3. Protect the Spaces Where Humans Connect as Humans

Your team's identity is built in moments of unmediated human interaction. A weekly sync where you lead with "how is everyone actually doing?" A walking retrospective. A low-stakes team lunch with no laptops. Whatever form it takes — protect it deliberately, because in the age of AI, that kind of intentional human space doesn't survive on its own.

Psychological safety research consistently shows that teams with high safety are trusting, open, and willing to take interpersonal risks. That environment doesn't build itself in Slack threads and AI-reviewed pull requests. It builds in the in-between moments — and as leaders, we have to stop letting those moments get squeezed out by efficiency. For executives: these are also your earliest warning system. What your people say — and don't say — in an unstructured human moment tells you more about organizational health than most metrics you'll see next quarter.

The Bottom Line

The core question of any team transformation isn't "how do we go faster?" It's what is this team for?

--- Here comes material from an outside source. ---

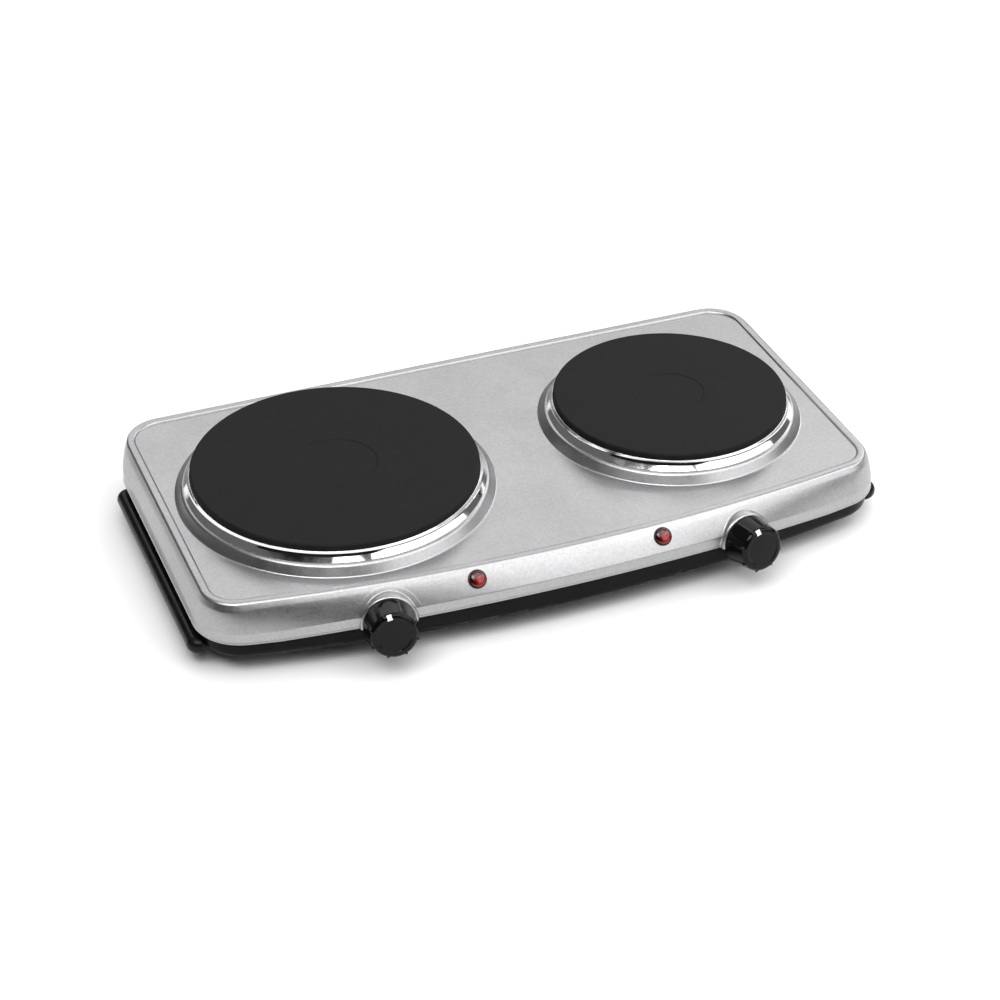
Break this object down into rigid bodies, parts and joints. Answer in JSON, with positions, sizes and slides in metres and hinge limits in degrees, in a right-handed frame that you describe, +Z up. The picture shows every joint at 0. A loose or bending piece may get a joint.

The answer has never been "to generate output." It's always something richer — to solve hard problems, to serve customers in ways that matter, to grow, to innovate, to build something worth building together.

AI can supercharge every one of those things. But it can also, quietly and without malicious intent, hollow out the relational infrastructure that makes a team more than a collection of individuals processing tasks.

Your job as a leader — whether you're setting strategy from the C-suite or holding your team together from the middle — is to hold both things at once. Empower your team to direct the machine. And protect the human glue that makes them a team worth directing with.

The shift from doers to directors is right. The next shift is making sure they remain, through all of it, each other's.